Enfin, un quatrième monde lexical (classe 3), plus restreint, est structuré par quelques activités spécifiques qui sont parfois susceptibles d’engendrer des problèmes de sécurité (Figure 7). Le cratère du volcan et les versants qui le dominent se présentent comme un haut lieu en tant que manifestation territoriale d’un système de valeurs. Des fouilles archéologiques ont révélé que ce paysage culturel doit autant aux caractéristiques environnementales qu’aux pratiques sociétales. À plus grande échelle, les lagunes du Soleil et de la Lune servent d’emblème et leur accès a dû être réglementé pour les préserver des véhicules motorisés. Ces sites font encore néanmoins l’objet d’une forte fréquentation. Des éleveurs y font paître leurs vaches, des citadins viennent s’y détendre quelques heures, des compétitions sportives y sont organisées, des alpinistes partent à l’assaut du point culminant… On y joue, on s’y perd et parfois on y meurt ; il n’est pas rare que les services de sécurité doivent intervenir. Les drames et la violence s’affichent volontiers à la une dans la presse mexicaine.
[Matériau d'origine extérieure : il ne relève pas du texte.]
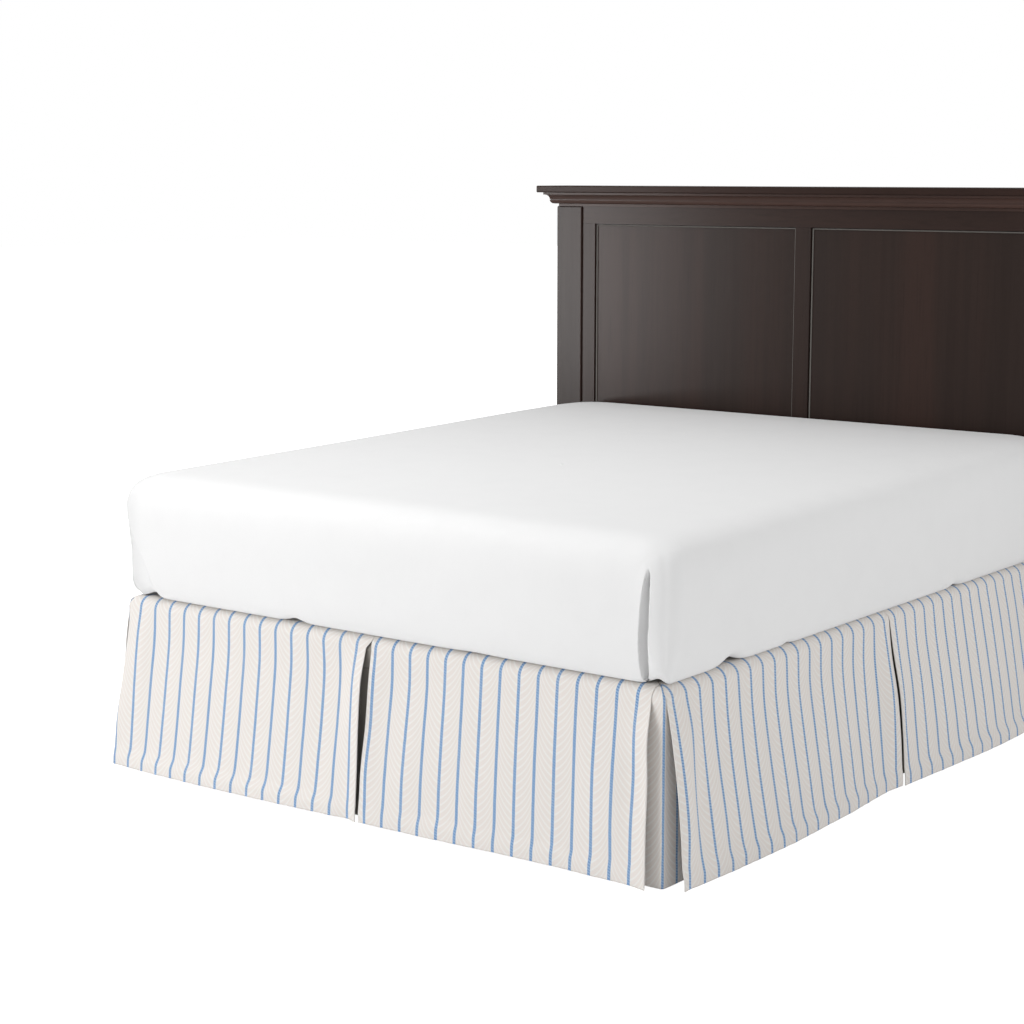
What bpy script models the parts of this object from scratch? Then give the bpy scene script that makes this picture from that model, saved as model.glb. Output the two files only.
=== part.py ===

Au total, ce corpus d’articles permet d’explorer les différentes modalités de l’habiter dans un espace protégé. Bien que le volcan surplombe les plaines et plateaux qui s’étendent alentour, il reste à l’ombre des grandes agglomérations voisines : attirés par le panorama des hautes terres, les citadins y accrochent leurs éléments de connaissance, leurs émotions et leurs projets d’actions. Malgré ses biais, la presse quotidienne se fait le miroir déformant des tensions et des consensus relatifs aux dimensions esthétique, politique et rationnelle d’un haut lieu.